* _DATA RECORDS_
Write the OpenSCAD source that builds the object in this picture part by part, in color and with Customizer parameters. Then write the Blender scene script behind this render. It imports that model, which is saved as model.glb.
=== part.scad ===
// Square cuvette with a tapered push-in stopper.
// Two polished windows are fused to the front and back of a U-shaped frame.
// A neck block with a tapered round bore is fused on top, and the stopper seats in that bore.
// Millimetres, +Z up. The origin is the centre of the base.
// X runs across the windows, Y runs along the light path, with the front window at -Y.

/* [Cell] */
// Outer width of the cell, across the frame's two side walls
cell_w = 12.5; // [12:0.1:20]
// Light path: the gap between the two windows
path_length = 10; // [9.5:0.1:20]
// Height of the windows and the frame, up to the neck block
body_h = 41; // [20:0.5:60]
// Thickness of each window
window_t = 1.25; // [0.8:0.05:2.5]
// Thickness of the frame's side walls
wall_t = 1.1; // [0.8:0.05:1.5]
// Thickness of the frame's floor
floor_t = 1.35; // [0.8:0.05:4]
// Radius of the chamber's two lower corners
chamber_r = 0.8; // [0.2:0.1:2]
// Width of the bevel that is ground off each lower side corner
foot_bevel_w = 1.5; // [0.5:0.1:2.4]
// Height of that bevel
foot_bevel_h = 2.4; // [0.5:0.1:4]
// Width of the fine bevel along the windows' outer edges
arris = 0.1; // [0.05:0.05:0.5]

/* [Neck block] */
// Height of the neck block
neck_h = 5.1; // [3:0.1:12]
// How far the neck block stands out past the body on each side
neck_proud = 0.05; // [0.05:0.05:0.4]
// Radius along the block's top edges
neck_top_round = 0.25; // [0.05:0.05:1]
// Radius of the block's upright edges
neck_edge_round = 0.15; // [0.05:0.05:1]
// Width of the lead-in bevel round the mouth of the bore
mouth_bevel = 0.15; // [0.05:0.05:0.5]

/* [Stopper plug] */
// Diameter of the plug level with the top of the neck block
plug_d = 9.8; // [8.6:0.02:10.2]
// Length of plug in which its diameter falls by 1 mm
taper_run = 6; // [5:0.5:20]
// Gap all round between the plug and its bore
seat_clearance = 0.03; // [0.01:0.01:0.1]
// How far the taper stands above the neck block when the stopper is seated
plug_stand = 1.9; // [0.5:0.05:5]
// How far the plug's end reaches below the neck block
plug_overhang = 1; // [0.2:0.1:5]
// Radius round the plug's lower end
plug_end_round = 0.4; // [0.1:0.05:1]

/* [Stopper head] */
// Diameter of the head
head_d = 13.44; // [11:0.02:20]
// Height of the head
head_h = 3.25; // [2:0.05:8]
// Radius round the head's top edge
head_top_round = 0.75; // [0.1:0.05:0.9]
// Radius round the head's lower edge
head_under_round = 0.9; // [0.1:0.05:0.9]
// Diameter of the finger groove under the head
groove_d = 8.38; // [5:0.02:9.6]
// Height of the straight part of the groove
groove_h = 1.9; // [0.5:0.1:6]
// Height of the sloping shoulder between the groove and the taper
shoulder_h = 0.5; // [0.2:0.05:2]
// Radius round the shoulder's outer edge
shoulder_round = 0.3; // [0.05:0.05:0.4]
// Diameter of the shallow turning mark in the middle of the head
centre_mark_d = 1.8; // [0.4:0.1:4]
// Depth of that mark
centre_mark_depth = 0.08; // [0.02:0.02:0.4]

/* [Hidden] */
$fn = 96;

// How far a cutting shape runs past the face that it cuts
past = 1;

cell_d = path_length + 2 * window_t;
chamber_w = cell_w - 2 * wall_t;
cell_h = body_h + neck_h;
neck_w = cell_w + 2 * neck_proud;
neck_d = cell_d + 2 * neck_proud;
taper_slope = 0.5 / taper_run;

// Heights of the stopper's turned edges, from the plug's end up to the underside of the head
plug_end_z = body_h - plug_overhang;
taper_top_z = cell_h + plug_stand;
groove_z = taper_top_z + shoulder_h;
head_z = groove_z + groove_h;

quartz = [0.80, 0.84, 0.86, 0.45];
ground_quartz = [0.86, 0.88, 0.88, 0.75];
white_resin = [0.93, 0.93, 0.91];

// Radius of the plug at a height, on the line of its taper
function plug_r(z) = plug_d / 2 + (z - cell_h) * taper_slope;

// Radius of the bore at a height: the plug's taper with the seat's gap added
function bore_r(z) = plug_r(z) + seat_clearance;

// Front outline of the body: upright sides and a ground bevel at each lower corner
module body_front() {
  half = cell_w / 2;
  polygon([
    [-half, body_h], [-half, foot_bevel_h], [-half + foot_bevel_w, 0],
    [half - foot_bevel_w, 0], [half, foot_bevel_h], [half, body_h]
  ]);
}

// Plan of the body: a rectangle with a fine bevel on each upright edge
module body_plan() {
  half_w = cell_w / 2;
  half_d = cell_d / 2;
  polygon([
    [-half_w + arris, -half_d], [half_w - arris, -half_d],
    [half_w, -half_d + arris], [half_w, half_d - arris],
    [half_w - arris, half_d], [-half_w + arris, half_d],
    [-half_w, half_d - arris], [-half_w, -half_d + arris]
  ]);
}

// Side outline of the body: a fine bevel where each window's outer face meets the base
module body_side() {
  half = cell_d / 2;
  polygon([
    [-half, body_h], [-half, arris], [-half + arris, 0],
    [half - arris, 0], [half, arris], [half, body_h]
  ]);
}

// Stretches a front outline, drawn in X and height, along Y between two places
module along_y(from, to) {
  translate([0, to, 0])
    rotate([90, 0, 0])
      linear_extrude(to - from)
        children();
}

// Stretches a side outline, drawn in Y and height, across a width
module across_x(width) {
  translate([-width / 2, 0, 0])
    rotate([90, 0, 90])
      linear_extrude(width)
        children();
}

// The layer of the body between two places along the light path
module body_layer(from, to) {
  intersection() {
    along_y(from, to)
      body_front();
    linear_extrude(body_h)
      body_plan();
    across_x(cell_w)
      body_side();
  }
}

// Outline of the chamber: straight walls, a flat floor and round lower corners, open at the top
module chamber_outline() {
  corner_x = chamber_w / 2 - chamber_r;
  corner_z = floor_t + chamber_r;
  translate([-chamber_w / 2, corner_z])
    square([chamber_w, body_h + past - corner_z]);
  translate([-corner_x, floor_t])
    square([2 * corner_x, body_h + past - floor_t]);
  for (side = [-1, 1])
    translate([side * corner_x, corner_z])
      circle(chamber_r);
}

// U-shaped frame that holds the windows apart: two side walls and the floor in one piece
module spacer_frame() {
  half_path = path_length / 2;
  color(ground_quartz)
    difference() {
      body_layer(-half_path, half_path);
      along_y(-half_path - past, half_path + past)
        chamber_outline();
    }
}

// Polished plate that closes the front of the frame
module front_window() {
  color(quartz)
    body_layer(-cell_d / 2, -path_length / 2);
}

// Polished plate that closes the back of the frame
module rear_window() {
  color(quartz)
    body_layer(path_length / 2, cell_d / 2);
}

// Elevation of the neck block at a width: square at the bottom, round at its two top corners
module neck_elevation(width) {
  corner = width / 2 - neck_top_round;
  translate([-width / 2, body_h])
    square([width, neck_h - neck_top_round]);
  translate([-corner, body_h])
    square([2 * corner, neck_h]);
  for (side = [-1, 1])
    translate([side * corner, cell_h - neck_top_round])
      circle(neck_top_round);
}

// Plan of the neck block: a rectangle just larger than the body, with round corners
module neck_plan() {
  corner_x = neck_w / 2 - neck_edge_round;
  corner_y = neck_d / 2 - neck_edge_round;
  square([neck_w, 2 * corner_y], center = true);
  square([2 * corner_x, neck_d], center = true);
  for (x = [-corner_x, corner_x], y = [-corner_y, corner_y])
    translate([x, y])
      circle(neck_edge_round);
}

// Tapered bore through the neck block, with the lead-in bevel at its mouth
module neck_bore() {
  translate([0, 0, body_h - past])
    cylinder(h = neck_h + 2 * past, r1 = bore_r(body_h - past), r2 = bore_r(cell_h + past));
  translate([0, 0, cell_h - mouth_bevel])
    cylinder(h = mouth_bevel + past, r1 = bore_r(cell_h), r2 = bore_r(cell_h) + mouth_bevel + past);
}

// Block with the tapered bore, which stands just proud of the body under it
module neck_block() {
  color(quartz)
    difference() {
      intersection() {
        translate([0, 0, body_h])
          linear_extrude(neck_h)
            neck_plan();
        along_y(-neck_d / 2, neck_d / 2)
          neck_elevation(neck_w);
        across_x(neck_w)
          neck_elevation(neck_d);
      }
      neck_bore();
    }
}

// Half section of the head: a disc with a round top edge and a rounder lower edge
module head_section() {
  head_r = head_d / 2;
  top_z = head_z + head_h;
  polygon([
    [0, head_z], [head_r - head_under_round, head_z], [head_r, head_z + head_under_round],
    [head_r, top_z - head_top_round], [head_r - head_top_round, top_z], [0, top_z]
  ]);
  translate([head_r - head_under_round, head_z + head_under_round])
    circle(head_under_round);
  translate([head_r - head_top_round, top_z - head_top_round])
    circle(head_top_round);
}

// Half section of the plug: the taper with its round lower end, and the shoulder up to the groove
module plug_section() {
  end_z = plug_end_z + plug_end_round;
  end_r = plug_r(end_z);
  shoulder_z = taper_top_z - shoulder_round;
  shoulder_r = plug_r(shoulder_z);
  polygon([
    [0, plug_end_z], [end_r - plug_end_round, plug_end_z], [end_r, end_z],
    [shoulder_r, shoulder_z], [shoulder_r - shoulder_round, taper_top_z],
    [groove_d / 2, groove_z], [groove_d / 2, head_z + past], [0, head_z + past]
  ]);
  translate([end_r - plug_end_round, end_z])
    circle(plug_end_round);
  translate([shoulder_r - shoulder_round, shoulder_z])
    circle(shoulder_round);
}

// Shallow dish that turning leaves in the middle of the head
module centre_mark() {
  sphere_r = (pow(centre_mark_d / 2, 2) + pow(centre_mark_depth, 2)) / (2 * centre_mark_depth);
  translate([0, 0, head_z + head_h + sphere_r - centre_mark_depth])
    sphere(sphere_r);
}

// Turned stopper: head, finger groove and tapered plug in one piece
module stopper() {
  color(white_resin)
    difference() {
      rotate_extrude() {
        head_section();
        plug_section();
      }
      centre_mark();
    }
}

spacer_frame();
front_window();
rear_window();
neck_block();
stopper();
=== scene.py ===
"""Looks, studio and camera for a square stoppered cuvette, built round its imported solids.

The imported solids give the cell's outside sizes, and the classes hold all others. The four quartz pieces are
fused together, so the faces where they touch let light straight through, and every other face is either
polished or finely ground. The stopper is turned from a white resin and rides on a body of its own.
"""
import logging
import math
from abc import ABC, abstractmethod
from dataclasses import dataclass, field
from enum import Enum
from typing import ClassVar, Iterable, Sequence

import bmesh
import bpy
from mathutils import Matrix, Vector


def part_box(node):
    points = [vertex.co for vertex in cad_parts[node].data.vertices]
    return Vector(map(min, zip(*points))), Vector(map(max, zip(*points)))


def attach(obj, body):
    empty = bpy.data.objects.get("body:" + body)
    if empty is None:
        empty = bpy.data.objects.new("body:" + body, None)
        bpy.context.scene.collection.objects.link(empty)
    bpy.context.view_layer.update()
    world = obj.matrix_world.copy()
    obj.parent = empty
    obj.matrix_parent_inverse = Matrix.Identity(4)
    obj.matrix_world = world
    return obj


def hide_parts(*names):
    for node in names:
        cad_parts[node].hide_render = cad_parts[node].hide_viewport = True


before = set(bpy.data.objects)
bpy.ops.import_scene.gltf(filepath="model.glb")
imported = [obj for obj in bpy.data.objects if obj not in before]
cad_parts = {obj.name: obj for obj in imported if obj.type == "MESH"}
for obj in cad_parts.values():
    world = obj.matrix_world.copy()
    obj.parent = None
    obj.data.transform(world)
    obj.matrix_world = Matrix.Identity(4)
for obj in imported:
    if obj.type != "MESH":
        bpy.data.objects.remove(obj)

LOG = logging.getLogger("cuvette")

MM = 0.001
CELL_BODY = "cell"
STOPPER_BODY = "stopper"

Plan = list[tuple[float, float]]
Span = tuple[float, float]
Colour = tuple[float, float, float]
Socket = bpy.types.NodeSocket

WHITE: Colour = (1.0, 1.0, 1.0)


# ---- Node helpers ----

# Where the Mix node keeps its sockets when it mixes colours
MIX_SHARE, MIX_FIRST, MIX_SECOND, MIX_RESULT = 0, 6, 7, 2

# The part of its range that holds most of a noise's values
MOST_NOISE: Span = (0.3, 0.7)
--
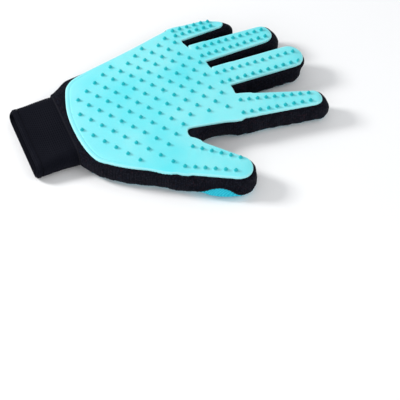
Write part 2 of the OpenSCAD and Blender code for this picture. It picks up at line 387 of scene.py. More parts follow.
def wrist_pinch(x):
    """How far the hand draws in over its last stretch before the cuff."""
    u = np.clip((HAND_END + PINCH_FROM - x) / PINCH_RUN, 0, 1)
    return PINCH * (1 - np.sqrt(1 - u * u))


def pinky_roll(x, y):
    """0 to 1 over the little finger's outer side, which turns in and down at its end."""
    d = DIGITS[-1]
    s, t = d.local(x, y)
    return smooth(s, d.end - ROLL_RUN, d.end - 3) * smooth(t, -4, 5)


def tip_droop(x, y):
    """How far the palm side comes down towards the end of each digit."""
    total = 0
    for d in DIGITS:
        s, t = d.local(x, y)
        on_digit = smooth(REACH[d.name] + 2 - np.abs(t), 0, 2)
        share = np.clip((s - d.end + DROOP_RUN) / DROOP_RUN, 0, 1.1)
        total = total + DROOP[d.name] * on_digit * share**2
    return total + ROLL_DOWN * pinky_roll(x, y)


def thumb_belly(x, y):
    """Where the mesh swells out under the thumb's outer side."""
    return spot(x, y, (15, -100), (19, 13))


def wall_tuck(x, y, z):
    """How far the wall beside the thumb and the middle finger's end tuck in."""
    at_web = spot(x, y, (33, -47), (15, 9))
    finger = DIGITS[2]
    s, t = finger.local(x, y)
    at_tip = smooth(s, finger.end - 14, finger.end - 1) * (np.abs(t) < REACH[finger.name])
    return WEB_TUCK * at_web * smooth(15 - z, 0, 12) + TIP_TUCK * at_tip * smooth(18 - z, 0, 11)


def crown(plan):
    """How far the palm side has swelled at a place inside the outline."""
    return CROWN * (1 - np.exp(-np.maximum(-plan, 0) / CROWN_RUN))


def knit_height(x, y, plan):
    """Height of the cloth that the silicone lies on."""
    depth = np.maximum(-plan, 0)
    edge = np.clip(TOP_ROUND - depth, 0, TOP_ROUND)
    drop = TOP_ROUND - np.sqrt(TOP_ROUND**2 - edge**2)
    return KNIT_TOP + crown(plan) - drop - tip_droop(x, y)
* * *
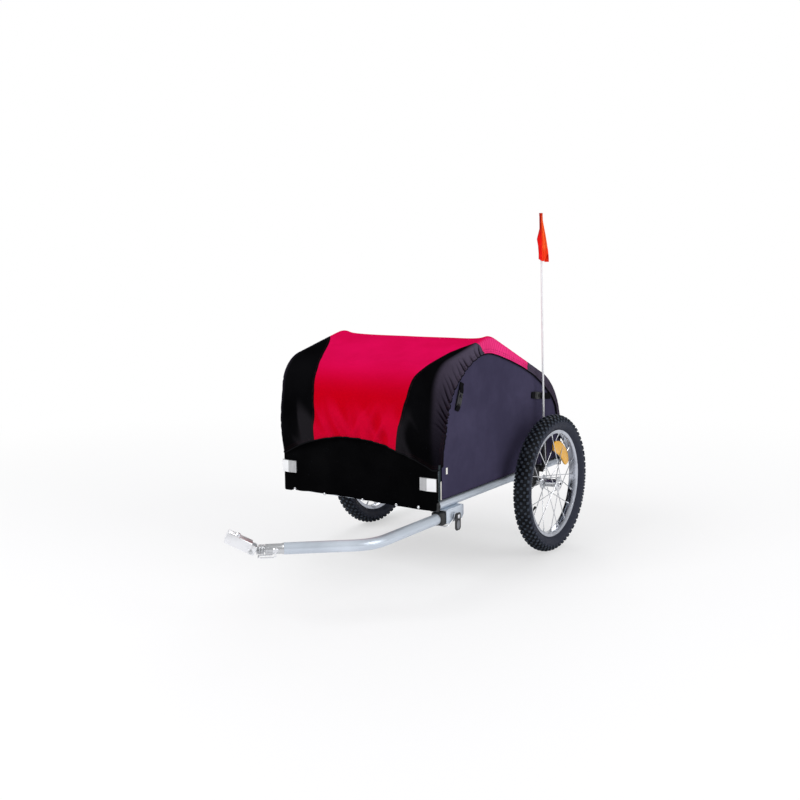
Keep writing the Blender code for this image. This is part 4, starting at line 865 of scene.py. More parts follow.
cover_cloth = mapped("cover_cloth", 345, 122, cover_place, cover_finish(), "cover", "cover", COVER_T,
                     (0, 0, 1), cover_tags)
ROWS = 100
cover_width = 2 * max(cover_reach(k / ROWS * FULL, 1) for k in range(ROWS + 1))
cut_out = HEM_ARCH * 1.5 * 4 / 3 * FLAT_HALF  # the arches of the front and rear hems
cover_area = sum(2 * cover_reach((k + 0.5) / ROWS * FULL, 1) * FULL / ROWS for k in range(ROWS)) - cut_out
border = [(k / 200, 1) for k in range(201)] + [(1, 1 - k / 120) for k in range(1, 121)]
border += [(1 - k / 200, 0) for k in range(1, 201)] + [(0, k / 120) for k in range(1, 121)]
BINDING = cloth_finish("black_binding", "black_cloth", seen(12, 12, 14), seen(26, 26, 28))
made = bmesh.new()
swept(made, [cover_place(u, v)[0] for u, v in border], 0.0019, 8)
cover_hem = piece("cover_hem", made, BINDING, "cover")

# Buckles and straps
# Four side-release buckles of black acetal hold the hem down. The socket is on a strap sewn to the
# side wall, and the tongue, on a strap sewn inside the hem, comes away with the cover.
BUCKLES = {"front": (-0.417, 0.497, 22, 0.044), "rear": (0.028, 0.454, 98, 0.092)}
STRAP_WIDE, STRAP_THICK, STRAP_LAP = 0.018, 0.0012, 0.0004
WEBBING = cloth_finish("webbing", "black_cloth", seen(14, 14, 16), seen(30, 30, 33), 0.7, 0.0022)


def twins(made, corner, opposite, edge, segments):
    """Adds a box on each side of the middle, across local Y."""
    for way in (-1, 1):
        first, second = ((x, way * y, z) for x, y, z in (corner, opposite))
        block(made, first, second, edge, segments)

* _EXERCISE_
Give back, word for word, only the lines above from the line holding "plug in one piece" to the line holding "zip(*points))), Vector(map(max, zip(*points)))", both included.

* _SOLUTION FOR THIS TASK_
// Turned stopper: head, finger groove and tapered plug in one piece
module stopper() {
  color(white_resin)
    difference() {
      rotate_extrude() {
        head_section();
        plug_section();
      }
      centre_mark();
    }
}

spacer_frame();
front_window();
rear_window();
neck_block();
stopper();
=== scene.py ===
"""Looks, studio and camera for a square stoppered cuvette, built round its imported solids.

The imported solids give the cell's outside sizes, and the classes hold all others. The four quartz pieces are
fused together, so the faces where they touch let light straight through, and every other face is either
polished or finely ground. The stopper is turned from a white resin and rides on a body of its own.
"""
import logging
import math
from abc import ABC, abstractmethod
from dataclasses import dataclass, field
from enum import Enum
from typing import ClassVar, Iterable, Sequence

import bmesh
import bpy
from mathutils import Matrix, Vector


def part_box(node):
    points = [vertex.co for vertex in cad_parts[node].data.vertices]
    return Vector(map(min, zip(*points))), Vector(map(max, zip(*points)))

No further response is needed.